Haroon Rasheed fell on Day Four and Zaheer Abbas early on Day Five, but once again Arif found his old partner Miandad back. There were close to four hours left, and the pair decided to have some fun. In the end all eleven Australians bowled (including Marsh, who sent down 15 overs of off-breaks) while Arif and Miandad plundered runs.
They finished on 382 for two, Miandad remaining unbeaten on a gallant 106. The real hero of the day was Arif, who had remained unbeaten on 210 from 379 balls in an innings that included 20 hits to the fence. In the process Arif registered the highest Test score by a wicketkeeper (Andy Flower, Kumar Sangakkara, and MS Dhoni have subsequently gone past him). It also remained his highest First-Class score.
The third Test at Gaddafi is usually remembered for Allan Border becoming the first (and only, till date) man to register two 150s in the same Test. After Arif played a blinder, scoring 31 off 20 balls, the team settled down, and a hundred from Majid helped Pakistan secure a slender lead.

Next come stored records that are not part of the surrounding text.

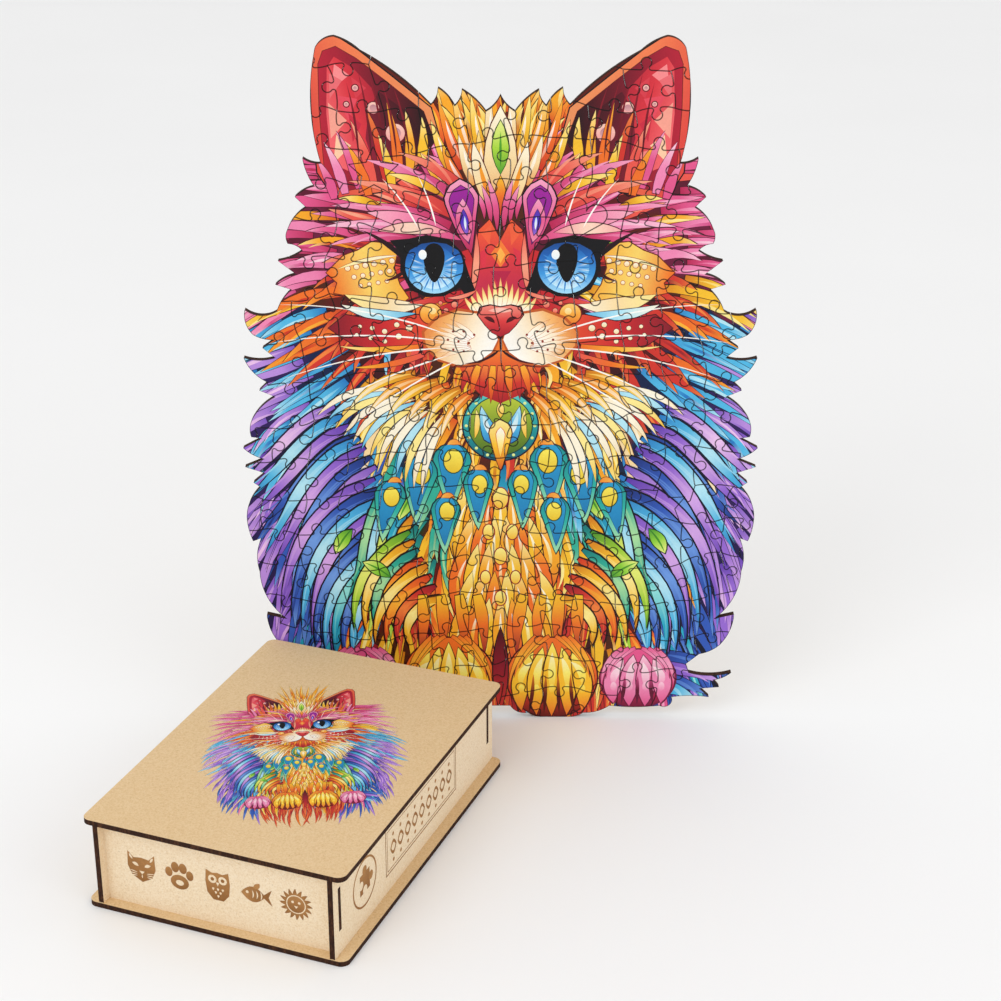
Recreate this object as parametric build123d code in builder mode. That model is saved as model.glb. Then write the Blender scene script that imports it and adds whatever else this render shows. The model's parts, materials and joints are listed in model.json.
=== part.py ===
from build123d import *
import os
import random
from itertools import pairwise
from math import atan2, cos, hypot, pi, sin, sqrt

# A boxed wooden jigsaw puzzle: a small slotted hardboard box with a lift-off lid, and the puzzle
# itself, a cat cut from one board, standing assembled on its paws behind the box. All sizes are in
# millimetres. X runs to the right, Y away from the viewer and Z up. Left is the viewer's left.

# ---- The box -------------------------------------------------------------------------------------
box_width = 152.0
box_depth = 216.0
box_height = 54.0
board = 3.0  # thickness of the box's hardboard
panel_corner = 5.0  # corner radius of the base and the lid
side_inset = 6.5  # from the panels' side edges to the side walls' outer faces
end_inset = 6.5  # from the panels' end edges to the end walls' outer faces
side_end_gap = 0.8  # from the panels' end edges to the side walls' ends
end_tab = 26.0  # height of the end walls' tabs and of their slots in the side walls
end_tab_rise = 13.6  # from the base panel's top to the bottom of those tabs
foot_tab = 21.0  # length of each tab that enters the base panel
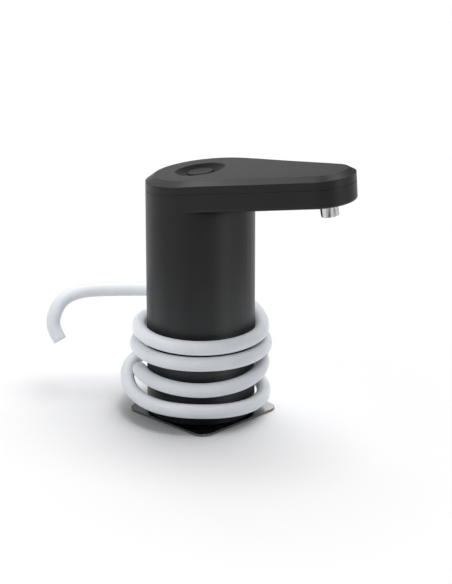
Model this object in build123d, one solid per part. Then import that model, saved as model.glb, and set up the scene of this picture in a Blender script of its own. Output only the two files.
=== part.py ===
"""Countertop water dispenser: a round column with a sloping spout head, standing on a steel plate.

Frame: millimetres, +Z up. The origin is on the column's axis, at the level of the table, and the
spout arm points along +X.
"""
from build123d import *
from math import acos, cos, pi, radians, sin, tan
import os

# ------------------------------------------------------------------ driving dimensions, mm
COLUMN_R = 35.0             # outside radius of the round column
WALL = 2.4                  # wall of the moulded shells
COLUMN_FOOT_Z = 3.0         # lower edge of the column above the table
TOP_Z = 164.3               # flat top of the head, on the column's axis
SLOPE = 9.2                 # degrees that the head rises towards the spout
SEAM_DROP = 8.5             # seam between the cover and the housing, square below the top
HEAD_DEPTH = 20.4           # thickness of the head, square below the top
TIP_X = 90.6                # centre of the rounded tip, level with the top
TIP_R = 20.0                # radius of the rounded tip there
TIP_RAKE = 0.09             # how far the tip leans out for each mm down
CHAMFER_IN = 4.6            # chamfer round the top: across the top face
CHAMFER_DOWN = 3.0          # and down the wall
EDGE_R = 2.2                # rounding of the arm's lower edge
SEAM_GAP = 0.3              # shadow gap at the seam
SEAM_INSET = 0.5            # how far the gap's floor lies behind the wall
LIP_THICK = 1.2             # lip of the cover that seats inside the housing
LIP_DOWN = 2.0
COVER_THICK = 2.6           # flat top of the cover
FIT_GAP = 0.1               # gap between pieces that are only seated together
WIDE = 400.0                # wider than the whole object, for cutting it

DISH_R = 16.9               # round finger dish over the column
DISH_DEPTH = 3.0
DISH_FLOOR = 5.6            # underside of the boss that carries the dish
BUTTON_R = 8.25
BUTTON_GAP = 0.35
BUTTON_TOP = 1.15           # rim of the button, square below the top
BUTTON_TRAVEL = 1.0
BOARD_DROP = 12.6           # top face of the control board, square below the top
BOARD_THICK = 1.6
BOARD_SIZE = (40.0, 30.0)
BOARD_POST_R = 2.4          # posts under the cover that the board is screwed to
SWITCH_SIZE = 6.0
SWITCH_TALL = 3.2

NOZZLE_X = 91.0             # where the nozzle's axis would pass through the top
NOZZLE_R = 6.0
NOZZLE_END_R = 5.7          # it tapers slightly towards its rounded lip
NOZZLE_FLANGE_R = 7.8
NOZZLE_BORE_R = 4.8
NOZZLE_BORE_LONG = 7.2      # plain bore below the socket that the inner elbow plugs into
NOZZLE_OUT = 8.8            # how far it stands out of the underside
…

Border followed his unbeaten 150 with 153 before he was stumped by Miandad off Azhar Khan. Miandad had taken up gloves to provide Arif with a breather, and then, when the match meandered to its final stages, he asked Arif to have a go with the ball. Almost immediately he had Graeme Beard caught by substitute Sultan Rana (brother of Shakoor) to claim his only Test wicket. Pakistan claimed the series 1-0.
West Indies came over to Pakistan later that for a four-Test series: Arif scored 32 in the first innings, but an injury forced him to retire hurt in the second. West Indies crushed Pakistan in the next Test with the fast bowlers leading a rout: Arif scored a duck and 18 in the Test, and was never recalled. He also played two ODIs that season with ordinary performances, but was a surprise pick for Kerry Packer’s World Series.
Back to domestic cricket
Arif continued to play on till 1988-89 with distinction, mostly for National Bank of Pakistan (NBP). He never really failed, and kept on producing the odd domestic hundred, but with the arrival of Saleem Yousuf he was out of contention for good. The 21-year long career eventually came to a halt after one final outing against Muslim Commercial Bank at Gujranwala, where he scored 15.
Arif continued to work for NBP as a batting coach and remained closely associated with the sport. He later became a selector for Karachi, ran a sports academy with Tauseef, and was one of the more famous radio and television commentators of Pakistan. His nephews Mohammad Ali and Wasim Arif have both had distinguished First-Class careers.
He passed away on March 13, 2008 of a lung infection. He was only 53.